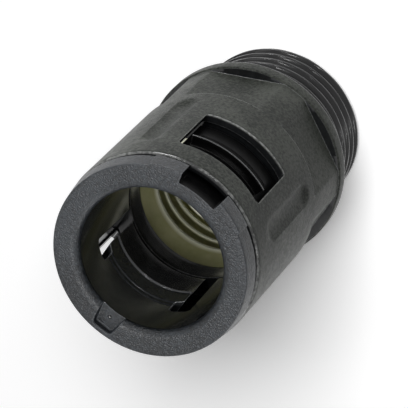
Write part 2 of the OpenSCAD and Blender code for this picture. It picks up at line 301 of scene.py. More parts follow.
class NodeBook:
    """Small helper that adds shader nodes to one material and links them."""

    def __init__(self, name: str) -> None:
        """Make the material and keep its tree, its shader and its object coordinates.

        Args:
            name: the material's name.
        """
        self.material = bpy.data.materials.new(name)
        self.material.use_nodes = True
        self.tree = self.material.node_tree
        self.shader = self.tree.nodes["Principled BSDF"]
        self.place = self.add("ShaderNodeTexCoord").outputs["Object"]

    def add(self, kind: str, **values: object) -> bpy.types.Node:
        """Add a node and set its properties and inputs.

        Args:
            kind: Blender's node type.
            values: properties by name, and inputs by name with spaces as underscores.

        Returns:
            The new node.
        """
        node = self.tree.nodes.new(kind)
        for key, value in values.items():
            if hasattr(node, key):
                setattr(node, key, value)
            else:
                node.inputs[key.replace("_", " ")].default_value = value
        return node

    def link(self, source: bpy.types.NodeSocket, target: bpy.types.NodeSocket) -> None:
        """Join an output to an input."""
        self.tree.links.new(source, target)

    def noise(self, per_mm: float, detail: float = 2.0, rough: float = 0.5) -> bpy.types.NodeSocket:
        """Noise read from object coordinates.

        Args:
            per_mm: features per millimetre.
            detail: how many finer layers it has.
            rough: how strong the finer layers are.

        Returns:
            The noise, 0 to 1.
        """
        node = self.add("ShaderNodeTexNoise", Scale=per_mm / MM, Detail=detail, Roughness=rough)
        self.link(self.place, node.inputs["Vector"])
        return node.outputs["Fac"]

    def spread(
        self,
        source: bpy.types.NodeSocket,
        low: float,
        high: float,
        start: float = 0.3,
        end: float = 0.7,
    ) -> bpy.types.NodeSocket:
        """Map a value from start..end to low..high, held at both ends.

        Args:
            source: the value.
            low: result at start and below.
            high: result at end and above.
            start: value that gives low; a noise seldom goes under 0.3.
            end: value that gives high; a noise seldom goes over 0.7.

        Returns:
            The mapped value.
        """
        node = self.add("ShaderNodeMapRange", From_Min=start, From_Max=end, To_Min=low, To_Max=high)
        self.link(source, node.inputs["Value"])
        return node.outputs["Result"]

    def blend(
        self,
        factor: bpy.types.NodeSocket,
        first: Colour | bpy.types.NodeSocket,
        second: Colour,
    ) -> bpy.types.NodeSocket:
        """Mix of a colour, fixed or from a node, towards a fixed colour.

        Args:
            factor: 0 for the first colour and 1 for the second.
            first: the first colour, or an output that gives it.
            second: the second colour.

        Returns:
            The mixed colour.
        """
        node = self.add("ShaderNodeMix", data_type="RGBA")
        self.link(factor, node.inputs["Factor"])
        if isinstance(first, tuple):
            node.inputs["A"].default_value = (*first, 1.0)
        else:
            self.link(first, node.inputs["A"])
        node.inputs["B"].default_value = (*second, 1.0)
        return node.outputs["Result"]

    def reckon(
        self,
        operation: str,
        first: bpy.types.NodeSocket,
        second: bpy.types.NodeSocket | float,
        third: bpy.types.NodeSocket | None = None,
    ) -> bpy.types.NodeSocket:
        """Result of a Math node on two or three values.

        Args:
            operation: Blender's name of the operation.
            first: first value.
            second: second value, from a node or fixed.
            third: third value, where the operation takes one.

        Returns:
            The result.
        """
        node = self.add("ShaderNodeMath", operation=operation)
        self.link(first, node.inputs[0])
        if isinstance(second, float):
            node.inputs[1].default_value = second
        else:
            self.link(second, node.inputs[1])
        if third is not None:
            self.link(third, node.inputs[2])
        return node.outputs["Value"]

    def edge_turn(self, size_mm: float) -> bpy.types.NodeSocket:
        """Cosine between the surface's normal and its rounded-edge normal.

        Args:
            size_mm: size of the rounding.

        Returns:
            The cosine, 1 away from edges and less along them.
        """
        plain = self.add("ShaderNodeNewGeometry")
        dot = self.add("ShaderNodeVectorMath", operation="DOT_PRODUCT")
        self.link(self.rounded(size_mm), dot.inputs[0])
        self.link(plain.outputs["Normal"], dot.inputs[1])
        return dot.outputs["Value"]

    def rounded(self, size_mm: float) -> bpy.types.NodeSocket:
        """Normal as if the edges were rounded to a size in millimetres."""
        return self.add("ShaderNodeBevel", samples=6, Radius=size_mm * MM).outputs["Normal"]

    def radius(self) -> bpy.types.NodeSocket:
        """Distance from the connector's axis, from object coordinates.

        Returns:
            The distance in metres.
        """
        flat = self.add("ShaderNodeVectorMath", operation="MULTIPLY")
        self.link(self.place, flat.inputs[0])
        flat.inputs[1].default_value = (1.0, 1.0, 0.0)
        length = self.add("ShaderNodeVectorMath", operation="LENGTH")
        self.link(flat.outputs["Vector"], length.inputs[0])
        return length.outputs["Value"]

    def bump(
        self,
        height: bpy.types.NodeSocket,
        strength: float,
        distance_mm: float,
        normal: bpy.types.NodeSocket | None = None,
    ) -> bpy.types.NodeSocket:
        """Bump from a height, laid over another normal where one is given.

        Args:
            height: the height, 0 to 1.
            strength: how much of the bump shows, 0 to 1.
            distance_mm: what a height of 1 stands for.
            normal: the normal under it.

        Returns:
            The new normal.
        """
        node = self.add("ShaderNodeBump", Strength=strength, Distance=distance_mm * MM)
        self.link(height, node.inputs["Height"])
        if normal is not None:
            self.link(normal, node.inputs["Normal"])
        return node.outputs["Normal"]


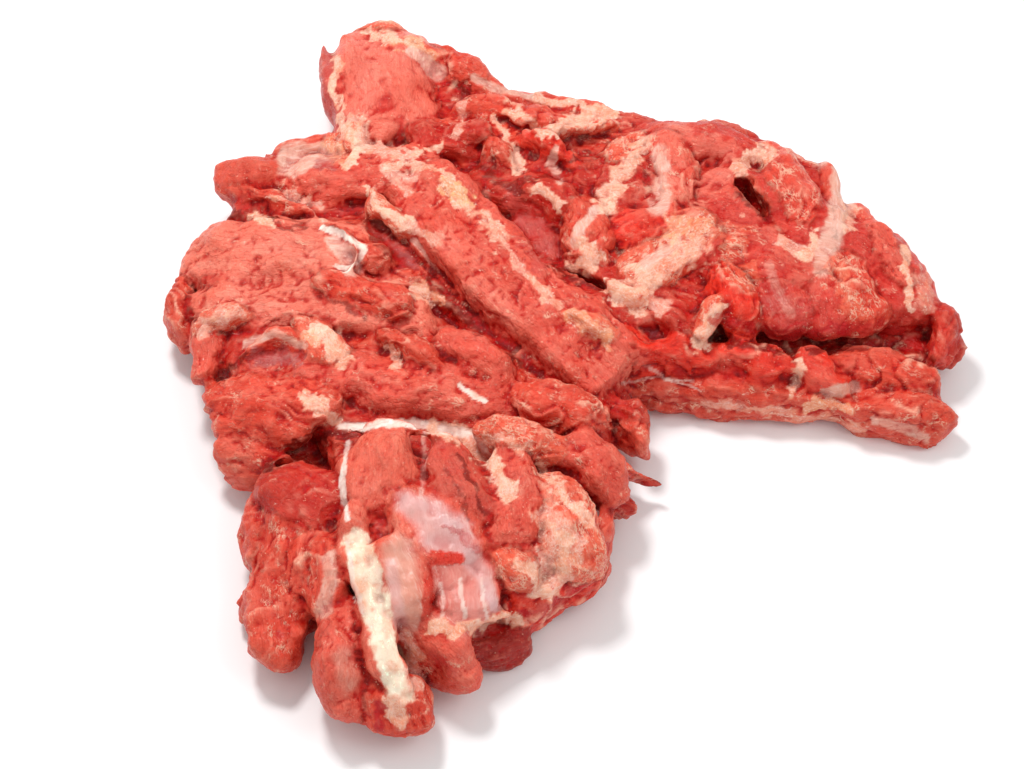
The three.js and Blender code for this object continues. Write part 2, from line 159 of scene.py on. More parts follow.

· · ·

# GIVEN REQUEST
Output every record above exactly as it appears.

# TASK ANSWER
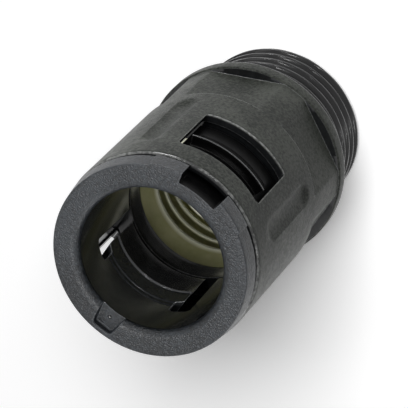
Write part 2 of the OpenSCAD and Blender code for this picture. It picks up at line 301 of scene.py. More parts follow.
class NodeBook:
    """Small helper that adds shader nodes to one material and links them."""

    def __init__(self, name: str) -> None:
        """Make the material and keep its tree, its shader and its object coordinates.

        Args:
            name: the material's name.
        """
        self.material = bpy.data.materials.new(name)
        self.material.use_nodes = True
        self.tree = self.material.node_tree
        self.shader = self.tree.nodes["Principled BSDF"]
        self.place = self.add("ShaderNodeTexCoord").outputs["Object"]

    def add(self, kind: str, **values: object) -> bpy.types.Node:
        """Add a node and set its properties and inputs.

        Args:
            kind: Blender's node type.
            values: properties by name, and inputs by name with spaces as underscores.

        Returns:
            The new node.
        """
        node = self.tree.nodes.new(kind)
        for key, value in values.items():
            if hasattr(node, key):
                setattr(node, key, value)
            else:
                node.inputs[key.replace("_", " ")].default_value = value
        return node

    def link(self, source: bpy.types.NodeSocket, target: bpy.types.NodeSocket) -> None:
        """Join an output to an input."""
        self.tree.links.new(source, target)

    def noise(self, per_mm: float, detail: float = 2.0, rough: float = 0.5) -> bpy.types.NodeSocket:
        """Noise read from object coordinates.

        Args:
            per_mm: features per millimetre.
            detail: how many finer layers it has.
            rough: how strong the finer layers are.

        Returns:
            The noise, 0 to 1.
        """
        node = self.add("ShaderNodeTexNoise", Scale=per_mm / MM, Detail=detail, Roughness=rough)
        self.link(self.place, node.inputs["Vector"])
        return node.outputs["Fac"]

    def spread(
        self,
        source: bpy.types.NodeSocket,
        low: float,
        high: float,
        start: float = 0.3,
        end: float = 0.7,
    ) -> bpy.types.NodeSocket:
        """Map a value from start..end to low..high, held at both ends.

        Args:
            source: the value.
            low: result at start and below.
            high: result at end and above.
            start: value that gives low; a noise seldom goes under 0.3.
            end: value that gives high; a noise seldom goes over 0.7.

        Returns:
            The mapped value.
        """
        node = self.add("ShaderNodeMapRange", From_Min=start, From_Max=end, To_Min=low, To_Max=high)
        self.link(source, node.inputs["Value"])
        return node.outputs["Result"]

    def blend(
        self,
        factor: bpy.types.NodeSocket,
        first: Colour | bpy.types.NodeSocket,
        second: Colour,
    ) -> bpy.types.NodeSocket:
        """Mix of a colour, fixed or from a node, towards a fixed colour.

        Args:
            factor: 0 for the first colour and 1 for the second.
            first: the first colour, or an output that gives it.
            second: the second colour.

        Returns:
            The mixed colour.
        """
        node = self.add("ShaderNodeMix", data_type="RGBA")
        self.link(factor, node.inputs["Factor"])
        if isinstance(first, tuple):
            node.inputs["A"].default_value = (*first, 1.0)
        else:
            self.link(first, node.inputs["A"])
        node.inputs["B"].default_value = (*second, 1.0)
        return node.outputs["Result"]

    def reckon(
        self,
        operation: str,
        first: bpy.types.NodeSocket,
        second: bpy.types.NodeSocket | float,
        third: bpy.types.NodeSocket | None = None,
    ) -> bpy.types.NodeSocket:
        """Result of a Math node on two or three values.

        Args:
            operation: Blender's name of the operation.
            first: first value.
            second: second value, from a node or fixed.
            third: third value, where the operation takes one.

        Returns:
            The result.
        """
        node = self.add("ShaderNodeMath", operation=operation)
        self.link(first, node.inputs[0])
        if isinstance(second, float):
            node.inputs[1].default_value = second
        else:
            self.link(second, node.inputs[1])
        if third is not None:
            self.link(third, node.inputs[2])
        return node.outputs["Value"]

    def edge_turn(self, size_mm: float) -> bpy.types.NodeSocket:
        """Cosine between the surface's normal and its rounded-edge normal.

        Args:
            size_mm: size of the rounding.

        Returns:
            The cosine, 1 away from edges and less along them.
        """
        plain = self.add("ShaderNodeNewGeometry")
        dot = self.add("ShaderNodeVectorMath", operation="DOT_PRODUCT")
        self.link(self.rounded(size_mm), dot.inputs[0])
        self.link(plain.outputs["Normal"], dot.inputs[1])
        return dot.outputs["Value"]

    def rounded(self, size_mm: float) -> bpy.types.NodeSocket:
        """Normal as if the edges were rounded to a size in millimetres."""
        return self.add("ShaderNodeBevel", samples=6, Radius=size_mm * MM).outputs["Normal"]

    def radius(self) -> bpy.types.NodeSocket:
        """Distance from the connector's axis, from object coordinates.

        Returns:
            The distance in metres.
        """
        flat = self.add("ShaderNodeVectorMath", operation="MULTIPLY")
        self.link(self.place, flat.inputs[0])
        flat.inputs[1].default_value = (1.0, 1.0, 0.0)
        length = self.add("ShaderNodeVectorMath", operation="LENGTH")
        self.link(flat.outputs["Vector"], length.inputs[0])
        return length.outputs["Value"]

    def bump(
        self,
        height: bpy.types.NodeSocket,
        strength: float,
        distance_mm: float,
        normal: bpy.types.NodeSocket | None = None,
    ) -> bpy.types.NodeSocket:
        """Bump from a height, laid over another normal where one is given.

        Args:
            height: the height, 0 to 1.
            strength: how much of the bump shows, 0 to 1.
            distance_mm: what a height of 1 stands for.
            normal: the normal under it.

        Returns:
            The new normal.
        """
        node = self.add("ShaderNodeBump", Strength=strength, Distance=distance_mm * MM)
        self.link(height, node.inputs["Height"])
        if normal is not None:
            self.link(normal, node.inputs["Normal"])
        return node.outputs["Normal"]


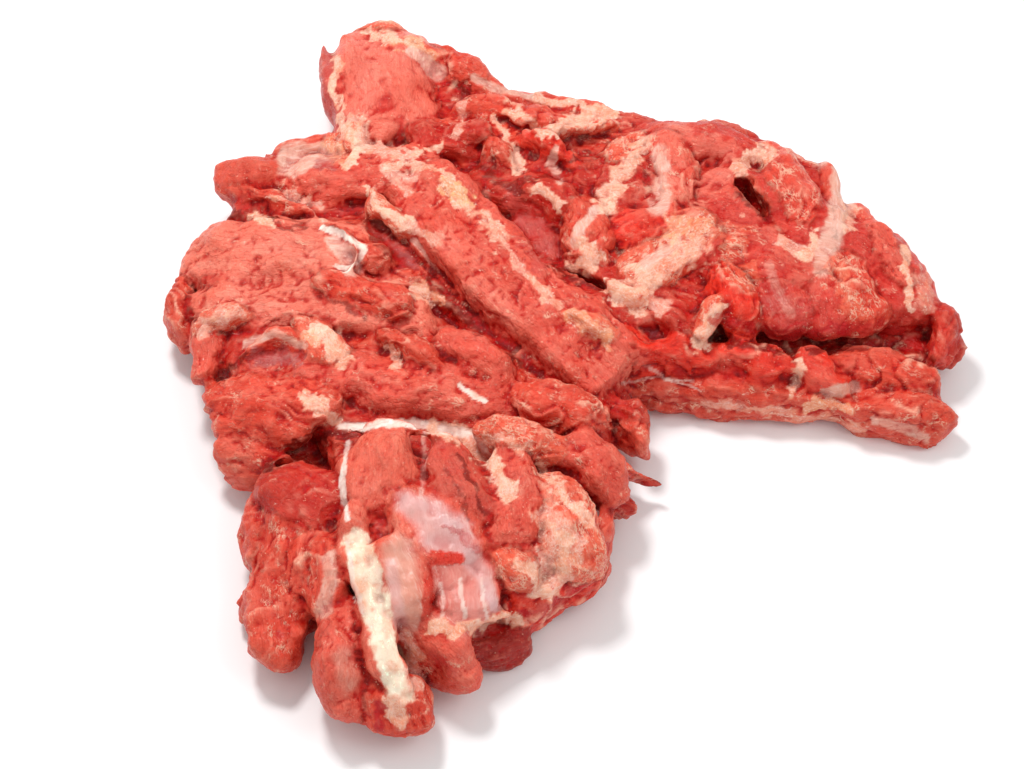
The three.js and Blender code for this object continues. Write part 2, from line 159 of scene.py on. More parts follow.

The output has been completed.